Demographic changes will likely have a grand impact on the way the world demands and consumes services. The world population is expected to reach 9.8billion by 2050, with developing countries moving toward younger economies and the opposite for developed countries. Ageing populations are believed to represent 27% of the population in developed countries, therefore drastically changing the needs, and thus demands for services.
The below is a visual from the report, which clearly shows the divide of household expenditure on services by age group. Using this, we can determine that an ageing population in developed countries will likely demand more healthcare services, whilst a growing young population in developing countries will demand more digital and educational services.

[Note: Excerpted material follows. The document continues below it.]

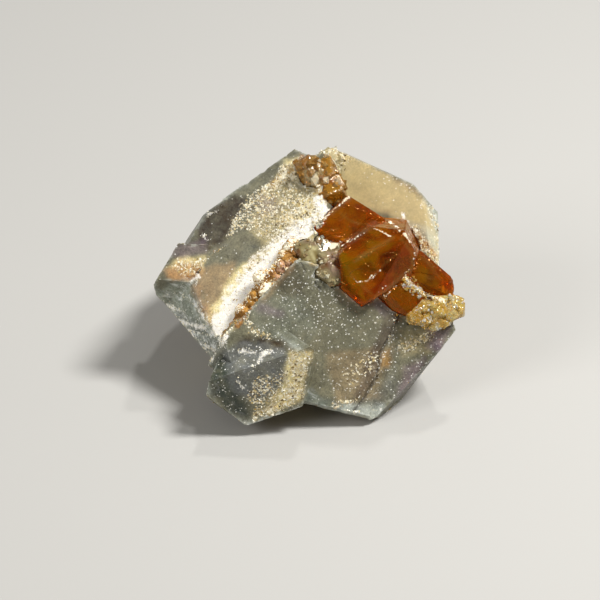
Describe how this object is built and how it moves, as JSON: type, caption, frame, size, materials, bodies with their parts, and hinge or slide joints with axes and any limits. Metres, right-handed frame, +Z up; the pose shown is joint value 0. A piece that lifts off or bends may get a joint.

The gap in incomes between developed and developing countries is undeniable, however the report has currently pointed to a trend that has been in place since the turn of the millennia – the shrinking of the gap between GDP growth in advanced and emerging economies.
As income determines the composition of demand for goods and services, as these incomes increase we can expect to see the demand for services shift. An particularly interesting point of the report is what is behind these increases.
As incomes increase, the percentage share of services within an economies GDP is rising, and total employment increases. As countries become richer, the patterns of production and trade alter which in turn change the economies list of required skills.
The effect of climate change all around the globe has already had significant effects on the environment; rising sea levels, increased frequency and intensity of extreme weather conditions. Results of these changes are catastrophic, such as floods, droughts, forest fires and other natural disasters that our currently economic architecture cant support.
The report uses Toronto’s Pearson International Airport as an example. In January of 2018, hundreds of flights were cancelled because of the extreme winter conditions experienced. So there is the direct economic impact of those flights behind cancelled, but it is imperative to follow the trail of impacts. When barriers to communication and transport arise, the production and connectivity that has driven much of the ‘service revolution’ suffers.